## Stored records
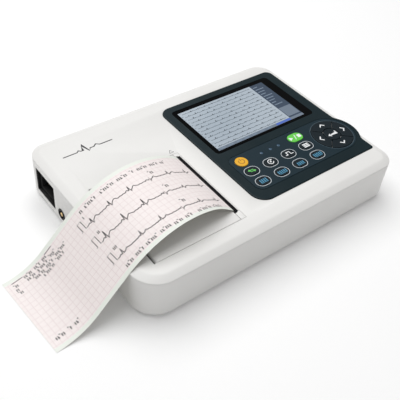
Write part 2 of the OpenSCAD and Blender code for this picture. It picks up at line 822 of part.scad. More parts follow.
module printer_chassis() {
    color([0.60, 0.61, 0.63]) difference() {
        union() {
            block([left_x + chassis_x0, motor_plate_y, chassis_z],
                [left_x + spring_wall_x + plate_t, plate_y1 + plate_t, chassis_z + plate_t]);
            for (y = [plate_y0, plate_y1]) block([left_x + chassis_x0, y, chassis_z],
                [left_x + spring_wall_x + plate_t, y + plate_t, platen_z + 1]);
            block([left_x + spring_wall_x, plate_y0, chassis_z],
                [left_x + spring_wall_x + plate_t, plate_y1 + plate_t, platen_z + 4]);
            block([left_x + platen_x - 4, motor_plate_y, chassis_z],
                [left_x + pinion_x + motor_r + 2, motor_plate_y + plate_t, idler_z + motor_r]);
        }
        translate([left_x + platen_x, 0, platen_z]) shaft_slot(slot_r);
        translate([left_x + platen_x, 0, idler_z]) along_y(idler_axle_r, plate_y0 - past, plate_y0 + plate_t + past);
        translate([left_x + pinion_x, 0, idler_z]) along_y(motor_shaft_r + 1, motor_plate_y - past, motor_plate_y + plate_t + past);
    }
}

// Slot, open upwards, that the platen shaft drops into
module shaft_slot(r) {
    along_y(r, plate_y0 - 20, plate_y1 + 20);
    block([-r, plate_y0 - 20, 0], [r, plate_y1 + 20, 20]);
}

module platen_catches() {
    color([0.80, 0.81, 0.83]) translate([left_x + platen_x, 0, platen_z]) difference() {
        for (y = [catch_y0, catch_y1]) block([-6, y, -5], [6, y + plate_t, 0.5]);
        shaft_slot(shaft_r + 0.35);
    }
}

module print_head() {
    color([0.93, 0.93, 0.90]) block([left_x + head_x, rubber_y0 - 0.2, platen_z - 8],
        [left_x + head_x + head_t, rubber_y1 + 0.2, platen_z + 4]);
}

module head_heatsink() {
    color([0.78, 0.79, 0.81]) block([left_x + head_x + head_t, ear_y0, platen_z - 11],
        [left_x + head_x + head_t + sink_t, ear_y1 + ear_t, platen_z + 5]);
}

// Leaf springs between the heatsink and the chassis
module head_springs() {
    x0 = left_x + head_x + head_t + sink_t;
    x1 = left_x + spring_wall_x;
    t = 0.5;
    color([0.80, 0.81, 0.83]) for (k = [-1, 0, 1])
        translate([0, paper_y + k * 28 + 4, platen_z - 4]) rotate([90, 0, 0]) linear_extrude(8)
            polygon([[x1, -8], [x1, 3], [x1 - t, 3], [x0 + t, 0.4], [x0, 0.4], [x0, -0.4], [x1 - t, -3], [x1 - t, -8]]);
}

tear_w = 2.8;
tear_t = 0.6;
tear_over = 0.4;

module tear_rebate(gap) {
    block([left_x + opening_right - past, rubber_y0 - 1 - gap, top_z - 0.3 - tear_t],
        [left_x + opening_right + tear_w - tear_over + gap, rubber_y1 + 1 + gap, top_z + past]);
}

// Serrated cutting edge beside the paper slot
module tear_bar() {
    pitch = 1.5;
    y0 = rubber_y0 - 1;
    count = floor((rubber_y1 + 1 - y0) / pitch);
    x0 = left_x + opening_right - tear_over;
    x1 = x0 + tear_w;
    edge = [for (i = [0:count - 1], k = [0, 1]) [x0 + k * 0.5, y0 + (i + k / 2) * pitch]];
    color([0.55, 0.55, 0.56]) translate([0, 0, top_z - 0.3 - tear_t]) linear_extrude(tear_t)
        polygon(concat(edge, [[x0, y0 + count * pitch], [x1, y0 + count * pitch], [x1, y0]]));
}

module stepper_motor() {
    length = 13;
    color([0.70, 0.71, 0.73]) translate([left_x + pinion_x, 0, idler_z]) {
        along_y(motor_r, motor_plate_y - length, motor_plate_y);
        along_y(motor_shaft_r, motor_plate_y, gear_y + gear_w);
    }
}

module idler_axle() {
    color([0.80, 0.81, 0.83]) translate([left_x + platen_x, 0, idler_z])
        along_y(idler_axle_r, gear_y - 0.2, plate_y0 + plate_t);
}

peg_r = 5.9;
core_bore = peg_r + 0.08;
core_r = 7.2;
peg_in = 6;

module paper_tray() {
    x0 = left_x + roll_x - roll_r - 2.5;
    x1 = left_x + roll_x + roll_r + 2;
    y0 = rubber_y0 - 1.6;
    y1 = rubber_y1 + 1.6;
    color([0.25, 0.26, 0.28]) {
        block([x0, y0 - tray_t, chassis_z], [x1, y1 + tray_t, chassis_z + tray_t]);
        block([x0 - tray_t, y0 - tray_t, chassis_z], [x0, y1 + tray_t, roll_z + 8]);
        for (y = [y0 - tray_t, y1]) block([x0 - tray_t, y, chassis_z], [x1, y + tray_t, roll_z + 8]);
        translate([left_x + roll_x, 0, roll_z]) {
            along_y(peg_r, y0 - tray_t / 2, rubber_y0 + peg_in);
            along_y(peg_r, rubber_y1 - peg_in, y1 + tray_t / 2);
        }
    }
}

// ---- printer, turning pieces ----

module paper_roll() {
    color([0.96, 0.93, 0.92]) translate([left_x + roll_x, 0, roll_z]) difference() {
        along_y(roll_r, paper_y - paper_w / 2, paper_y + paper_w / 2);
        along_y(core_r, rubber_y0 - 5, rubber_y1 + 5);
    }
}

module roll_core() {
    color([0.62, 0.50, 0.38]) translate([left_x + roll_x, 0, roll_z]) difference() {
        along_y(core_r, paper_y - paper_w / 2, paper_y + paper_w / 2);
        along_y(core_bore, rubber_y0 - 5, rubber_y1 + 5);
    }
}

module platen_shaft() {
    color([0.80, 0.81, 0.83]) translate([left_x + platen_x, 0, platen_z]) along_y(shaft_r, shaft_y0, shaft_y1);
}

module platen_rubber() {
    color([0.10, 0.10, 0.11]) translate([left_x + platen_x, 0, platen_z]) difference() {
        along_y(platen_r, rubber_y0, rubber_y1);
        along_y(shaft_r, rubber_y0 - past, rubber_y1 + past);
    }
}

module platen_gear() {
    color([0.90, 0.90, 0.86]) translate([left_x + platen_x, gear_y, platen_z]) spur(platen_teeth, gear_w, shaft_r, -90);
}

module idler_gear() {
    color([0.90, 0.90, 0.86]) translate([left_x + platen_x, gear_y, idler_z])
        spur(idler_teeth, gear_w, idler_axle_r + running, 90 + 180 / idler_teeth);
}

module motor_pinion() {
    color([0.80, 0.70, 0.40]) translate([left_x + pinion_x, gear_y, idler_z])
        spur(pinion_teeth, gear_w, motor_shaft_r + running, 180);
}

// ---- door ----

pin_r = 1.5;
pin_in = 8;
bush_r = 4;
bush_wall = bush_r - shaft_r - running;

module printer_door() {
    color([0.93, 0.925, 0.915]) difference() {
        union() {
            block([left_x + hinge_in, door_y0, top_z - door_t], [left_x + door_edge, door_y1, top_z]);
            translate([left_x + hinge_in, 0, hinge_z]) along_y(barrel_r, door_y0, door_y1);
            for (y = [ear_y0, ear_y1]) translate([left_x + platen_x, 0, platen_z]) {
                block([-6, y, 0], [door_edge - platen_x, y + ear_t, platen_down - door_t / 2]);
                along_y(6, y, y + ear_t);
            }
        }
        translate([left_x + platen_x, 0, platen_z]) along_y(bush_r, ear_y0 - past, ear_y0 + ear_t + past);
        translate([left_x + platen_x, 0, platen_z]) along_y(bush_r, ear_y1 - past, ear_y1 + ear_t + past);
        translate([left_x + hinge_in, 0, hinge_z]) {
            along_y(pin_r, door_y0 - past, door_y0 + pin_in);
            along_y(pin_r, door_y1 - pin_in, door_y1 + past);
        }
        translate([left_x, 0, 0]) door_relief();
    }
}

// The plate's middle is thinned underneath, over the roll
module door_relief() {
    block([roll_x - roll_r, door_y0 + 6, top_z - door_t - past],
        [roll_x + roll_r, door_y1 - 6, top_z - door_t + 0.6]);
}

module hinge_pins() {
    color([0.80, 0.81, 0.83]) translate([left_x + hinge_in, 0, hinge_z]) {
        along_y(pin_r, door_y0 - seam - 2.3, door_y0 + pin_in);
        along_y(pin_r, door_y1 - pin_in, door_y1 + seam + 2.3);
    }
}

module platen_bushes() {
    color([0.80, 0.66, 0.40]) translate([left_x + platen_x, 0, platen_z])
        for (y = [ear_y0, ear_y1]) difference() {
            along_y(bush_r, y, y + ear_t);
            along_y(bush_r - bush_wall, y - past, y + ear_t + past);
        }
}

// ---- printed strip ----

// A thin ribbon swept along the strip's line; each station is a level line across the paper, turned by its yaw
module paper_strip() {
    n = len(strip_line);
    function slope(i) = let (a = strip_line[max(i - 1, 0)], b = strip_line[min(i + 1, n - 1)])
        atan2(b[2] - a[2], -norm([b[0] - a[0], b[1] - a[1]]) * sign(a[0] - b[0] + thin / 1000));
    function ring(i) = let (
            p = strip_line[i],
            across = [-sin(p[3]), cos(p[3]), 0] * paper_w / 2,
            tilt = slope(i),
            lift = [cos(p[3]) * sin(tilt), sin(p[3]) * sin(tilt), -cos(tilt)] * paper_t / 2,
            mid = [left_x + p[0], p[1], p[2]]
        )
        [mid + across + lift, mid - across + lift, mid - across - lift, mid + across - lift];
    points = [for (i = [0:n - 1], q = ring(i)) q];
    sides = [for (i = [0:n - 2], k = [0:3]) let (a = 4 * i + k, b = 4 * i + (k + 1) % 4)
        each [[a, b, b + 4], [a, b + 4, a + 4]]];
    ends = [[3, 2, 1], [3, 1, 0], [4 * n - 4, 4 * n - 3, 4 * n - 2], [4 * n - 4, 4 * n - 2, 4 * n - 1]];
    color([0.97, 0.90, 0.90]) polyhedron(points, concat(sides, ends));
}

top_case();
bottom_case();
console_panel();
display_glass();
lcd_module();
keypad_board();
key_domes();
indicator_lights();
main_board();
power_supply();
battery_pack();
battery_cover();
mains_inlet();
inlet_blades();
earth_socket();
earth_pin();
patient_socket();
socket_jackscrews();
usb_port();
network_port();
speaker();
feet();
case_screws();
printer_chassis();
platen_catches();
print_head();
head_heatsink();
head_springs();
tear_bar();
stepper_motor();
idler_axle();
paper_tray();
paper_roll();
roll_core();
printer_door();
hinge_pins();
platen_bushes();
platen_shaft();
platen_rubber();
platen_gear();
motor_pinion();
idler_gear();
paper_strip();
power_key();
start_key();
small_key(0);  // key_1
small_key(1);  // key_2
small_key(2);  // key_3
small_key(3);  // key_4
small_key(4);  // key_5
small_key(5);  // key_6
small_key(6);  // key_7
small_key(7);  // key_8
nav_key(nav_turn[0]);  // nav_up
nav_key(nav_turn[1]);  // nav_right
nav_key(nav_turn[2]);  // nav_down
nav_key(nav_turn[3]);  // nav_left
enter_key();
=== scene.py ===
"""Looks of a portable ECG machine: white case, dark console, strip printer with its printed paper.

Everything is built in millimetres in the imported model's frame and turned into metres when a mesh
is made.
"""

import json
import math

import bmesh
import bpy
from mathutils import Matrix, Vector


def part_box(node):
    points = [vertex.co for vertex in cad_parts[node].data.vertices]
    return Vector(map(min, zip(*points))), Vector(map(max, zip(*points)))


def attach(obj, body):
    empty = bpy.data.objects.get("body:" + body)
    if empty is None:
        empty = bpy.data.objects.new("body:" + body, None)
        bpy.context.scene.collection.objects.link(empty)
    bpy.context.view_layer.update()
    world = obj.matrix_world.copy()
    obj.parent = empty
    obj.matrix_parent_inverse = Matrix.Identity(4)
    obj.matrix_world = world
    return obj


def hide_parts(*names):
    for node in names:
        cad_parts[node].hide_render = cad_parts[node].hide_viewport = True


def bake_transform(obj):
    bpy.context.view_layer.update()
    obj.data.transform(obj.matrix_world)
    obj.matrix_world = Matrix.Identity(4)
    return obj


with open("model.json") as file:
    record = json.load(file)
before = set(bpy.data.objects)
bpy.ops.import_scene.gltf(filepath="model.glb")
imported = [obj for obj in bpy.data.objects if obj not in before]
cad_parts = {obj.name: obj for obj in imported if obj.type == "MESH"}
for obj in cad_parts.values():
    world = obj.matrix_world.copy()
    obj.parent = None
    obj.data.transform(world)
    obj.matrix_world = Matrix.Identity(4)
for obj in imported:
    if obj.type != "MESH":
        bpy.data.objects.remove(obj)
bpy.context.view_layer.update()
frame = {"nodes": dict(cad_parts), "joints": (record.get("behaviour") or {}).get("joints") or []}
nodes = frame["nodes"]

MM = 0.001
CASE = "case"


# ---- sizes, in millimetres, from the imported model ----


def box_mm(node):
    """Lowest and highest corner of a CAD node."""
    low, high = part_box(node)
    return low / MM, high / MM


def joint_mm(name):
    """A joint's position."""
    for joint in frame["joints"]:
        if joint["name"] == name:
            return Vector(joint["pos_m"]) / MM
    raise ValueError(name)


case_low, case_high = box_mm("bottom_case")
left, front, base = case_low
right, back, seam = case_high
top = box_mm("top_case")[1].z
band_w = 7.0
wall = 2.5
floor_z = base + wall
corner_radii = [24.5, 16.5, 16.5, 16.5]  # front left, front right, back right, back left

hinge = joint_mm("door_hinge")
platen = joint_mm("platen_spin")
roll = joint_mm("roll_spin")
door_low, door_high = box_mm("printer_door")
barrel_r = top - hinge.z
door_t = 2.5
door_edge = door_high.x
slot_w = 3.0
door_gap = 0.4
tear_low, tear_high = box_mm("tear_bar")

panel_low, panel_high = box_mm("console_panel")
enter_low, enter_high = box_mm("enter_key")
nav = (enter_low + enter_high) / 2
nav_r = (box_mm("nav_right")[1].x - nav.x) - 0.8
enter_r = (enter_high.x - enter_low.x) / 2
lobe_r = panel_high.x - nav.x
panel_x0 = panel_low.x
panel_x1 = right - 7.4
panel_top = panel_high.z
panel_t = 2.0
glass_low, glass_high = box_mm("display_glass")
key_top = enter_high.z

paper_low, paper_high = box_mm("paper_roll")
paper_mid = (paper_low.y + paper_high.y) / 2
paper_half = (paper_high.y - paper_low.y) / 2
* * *
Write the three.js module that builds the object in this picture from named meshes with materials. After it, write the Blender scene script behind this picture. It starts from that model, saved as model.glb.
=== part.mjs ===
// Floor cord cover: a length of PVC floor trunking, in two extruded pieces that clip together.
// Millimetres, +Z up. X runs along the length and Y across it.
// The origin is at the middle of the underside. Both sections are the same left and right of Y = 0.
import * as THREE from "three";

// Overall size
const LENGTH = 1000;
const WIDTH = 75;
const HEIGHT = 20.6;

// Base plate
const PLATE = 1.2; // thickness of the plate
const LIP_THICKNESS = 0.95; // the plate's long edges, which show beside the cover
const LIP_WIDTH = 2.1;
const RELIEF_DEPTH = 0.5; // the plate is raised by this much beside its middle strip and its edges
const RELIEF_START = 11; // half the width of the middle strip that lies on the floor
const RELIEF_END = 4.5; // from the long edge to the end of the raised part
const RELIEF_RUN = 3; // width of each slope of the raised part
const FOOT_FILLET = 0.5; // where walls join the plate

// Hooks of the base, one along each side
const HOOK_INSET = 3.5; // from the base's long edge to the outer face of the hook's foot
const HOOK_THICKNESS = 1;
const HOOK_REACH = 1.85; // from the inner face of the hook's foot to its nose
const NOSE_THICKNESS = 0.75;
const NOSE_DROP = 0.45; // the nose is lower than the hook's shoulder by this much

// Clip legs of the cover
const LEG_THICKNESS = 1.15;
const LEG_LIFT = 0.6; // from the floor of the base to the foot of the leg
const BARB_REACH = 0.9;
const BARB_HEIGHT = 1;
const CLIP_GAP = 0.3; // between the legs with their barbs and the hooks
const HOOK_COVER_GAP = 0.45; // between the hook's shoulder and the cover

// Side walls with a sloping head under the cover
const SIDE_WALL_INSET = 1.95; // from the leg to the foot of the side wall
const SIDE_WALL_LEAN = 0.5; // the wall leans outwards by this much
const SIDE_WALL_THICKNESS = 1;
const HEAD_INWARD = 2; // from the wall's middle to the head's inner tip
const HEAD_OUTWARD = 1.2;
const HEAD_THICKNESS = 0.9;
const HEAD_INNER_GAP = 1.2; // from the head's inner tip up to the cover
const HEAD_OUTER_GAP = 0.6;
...
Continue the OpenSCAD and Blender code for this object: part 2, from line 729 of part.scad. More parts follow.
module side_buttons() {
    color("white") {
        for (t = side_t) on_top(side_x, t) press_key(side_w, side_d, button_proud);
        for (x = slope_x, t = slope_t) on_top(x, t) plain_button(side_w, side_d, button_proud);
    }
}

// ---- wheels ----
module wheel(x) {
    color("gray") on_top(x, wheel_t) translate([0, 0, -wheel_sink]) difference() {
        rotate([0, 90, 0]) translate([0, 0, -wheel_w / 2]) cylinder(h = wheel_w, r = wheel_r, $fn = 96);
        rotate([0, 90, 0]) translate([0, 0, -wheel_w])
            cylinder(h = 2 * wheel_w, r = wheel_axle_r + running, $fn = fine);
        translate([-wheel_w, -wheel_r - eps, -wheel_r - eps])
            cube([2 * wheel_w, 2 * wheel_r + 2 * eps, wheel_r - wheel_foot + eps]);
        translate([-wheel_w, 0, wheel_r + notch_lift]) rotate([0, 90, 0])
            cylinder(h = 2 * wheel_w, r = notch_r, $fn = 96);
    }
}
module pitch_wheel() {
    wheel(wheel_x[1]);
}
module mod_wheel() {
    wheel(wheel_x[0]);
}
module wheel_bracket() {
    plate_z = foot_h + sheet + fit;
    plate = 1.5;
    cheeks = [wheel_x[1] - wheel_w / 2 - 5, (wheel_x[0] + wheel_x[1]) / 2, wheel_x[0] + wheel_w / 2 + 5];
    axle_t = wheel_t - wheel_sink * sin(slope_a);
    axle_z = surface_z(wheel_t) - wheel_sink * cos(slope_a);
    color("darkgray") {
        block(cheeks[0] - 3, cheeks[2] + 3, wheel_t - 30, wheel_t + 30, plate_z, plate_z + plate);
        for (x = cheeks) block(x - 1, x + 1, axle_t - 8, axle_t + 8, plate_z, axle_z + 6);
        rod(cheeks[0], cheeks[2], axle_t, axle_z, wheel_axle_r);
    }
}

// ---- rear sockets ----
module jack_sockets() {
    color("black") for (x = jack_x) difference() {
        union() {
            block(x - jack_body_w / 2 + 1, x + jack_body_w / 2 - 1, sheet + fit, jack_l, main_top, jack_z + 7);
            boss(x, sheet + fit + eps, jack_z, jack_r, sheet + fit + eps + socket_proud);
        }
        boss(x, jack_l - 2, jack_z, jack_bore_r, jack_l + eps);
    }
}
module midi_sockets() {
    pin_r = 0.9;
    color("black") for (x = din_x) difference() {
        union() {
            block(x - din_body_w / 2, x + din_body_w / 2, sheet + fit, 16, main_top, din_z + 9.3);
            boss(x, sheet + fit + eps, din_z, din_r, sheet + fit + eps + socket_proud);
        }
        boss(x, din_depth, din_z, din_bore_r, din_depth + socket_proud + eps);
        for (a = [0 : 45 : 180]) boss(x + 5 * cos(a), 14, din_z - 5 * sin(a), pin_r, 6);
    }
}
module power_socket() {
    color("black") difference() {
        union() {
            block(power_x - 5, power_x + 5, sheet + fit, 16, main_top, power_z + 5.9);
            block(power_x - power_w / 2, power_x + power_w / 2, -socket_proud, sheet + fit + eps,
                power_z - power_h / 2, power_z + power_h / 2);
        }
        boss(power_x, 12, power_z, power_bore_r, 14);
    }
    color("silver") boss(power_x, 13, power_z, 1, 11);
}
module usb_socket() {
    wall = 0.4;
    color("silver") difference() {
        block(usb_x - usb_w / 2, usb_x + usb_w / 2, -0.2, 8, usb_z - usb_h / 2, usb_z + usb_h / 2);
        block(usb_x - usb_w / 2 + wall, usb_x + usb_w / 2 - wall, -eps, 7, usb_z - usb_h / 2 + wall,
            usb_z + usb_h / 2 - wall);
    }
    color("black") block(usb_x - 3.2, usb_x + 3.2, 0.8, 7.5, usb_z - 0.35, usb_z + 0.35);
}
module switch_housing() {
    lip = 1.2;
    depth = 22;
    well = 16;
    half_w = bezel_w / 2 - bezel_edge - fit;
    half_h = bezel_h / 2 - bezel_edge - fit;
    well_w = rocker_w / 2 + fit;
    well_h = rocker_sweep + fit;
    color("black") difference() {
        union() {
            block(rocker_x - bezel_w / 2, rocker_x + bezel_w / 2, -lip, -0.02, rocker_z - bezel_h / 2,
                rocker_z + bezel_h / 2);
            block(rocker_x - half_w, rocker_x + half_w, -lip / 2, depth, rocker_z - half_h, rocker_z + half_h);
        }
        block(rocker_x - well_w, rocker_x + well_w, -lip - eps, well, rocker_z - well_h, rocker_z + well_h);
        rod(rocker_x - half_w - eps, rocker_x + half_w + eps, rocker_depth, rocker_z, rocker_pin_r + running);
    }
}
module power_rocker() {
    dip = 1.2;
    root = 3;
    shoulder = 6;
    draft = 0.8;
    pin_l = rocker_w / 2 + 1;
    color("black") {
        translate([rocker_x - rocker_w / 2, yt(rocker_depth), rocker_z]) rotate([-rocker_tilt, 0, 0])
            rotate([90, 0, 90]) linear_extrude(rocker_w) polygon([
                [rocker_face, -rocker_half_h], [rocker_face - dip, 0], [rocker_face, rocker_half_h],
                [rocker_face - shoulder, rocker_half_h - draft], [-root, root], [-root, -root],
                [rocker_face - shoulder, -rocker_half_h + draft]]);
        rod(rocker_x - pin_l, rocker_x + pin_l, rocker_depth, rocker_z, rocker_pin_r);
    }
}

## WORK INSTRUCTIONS
Starting at the line that contains "top_case();" and ending at the line that contains "for node in", repeat each line exactly, both ends included, and nothing else.

## SOLUTION TO THIS TASK
top_case();
bottom_case();
console_panel();
display_glass();
lcd_module();
keypad_board();
key_domes();
indicator_lights();
main_board();
power_supply();
battery_pack();
battery_cover();
mains_inlet();
inlet_blades();
earth_socket();
earth_pin();
patient_socket();
socket_jackscrews();
usb_port();
network_port();
speaker();
feet();
case_screws();
printer_chassis();
platen_catches();
print_head();
head_heatsink();
head_springs();
tear_bar();
stepper_motor();
idler_axle();
paper_tray();
paper_roll();
roll_core();
printer_door();
hinge_pins();
platen_bushes();
platen_shaft();
platen_rubber();
platen_gear();
motor_pinion();
idler_gear();
paper_strip();
power_key();
start_key();
small_key(0);  // key_1
small_key(1);  // key_2
small_key(2);  // key_3
small_key(3);  // key_4
small_key(4);  // key_5
small_key(5);  // key_6
small_key(6);  // key_7
small_key(7);  // key_8
nav_key(nav_turn[0]);  // nav_up
nav_key(nav_turn[1]);  // nav_right
nav_key(nav_turn[2]);  // nav_down
nav_key(nav_turn[3]);  // nav_left
enter_key();
=== scene.py ===
"""Looks of a portable ECG machine: white case, dark console, strip printer with its printed paper.

Everything is built in millimetres in the imported model's frame and turned into metres when a mesh
is made.
"""

import json
import math

import bmesh
import bpy
from mathutils import Matrix, Vector


def part_box(node):
    points = [vertex.co for vertex in cad_parts[node].data.vertices]
    return Vector(map(min, zip(*points))), Vector(map(max, zip(*points)))


def attach(obj, body):
    empty = bpy.data.objects.get("body:" + body)
    if empty is None:
        empty = bpy.data.objects.new("body:" + body, None)
        bpy.context.scene.collection.objects.link(empty)
    bpy.context.view_layer.update()
    world = obj.matrix_world.copy()
    obj.parent = empty
    obj.matrix_parent_inverse = Matrix.Identity(4)
    obj.matrix_world = world
    return obj


def hide_parts(*names):
    for node in names:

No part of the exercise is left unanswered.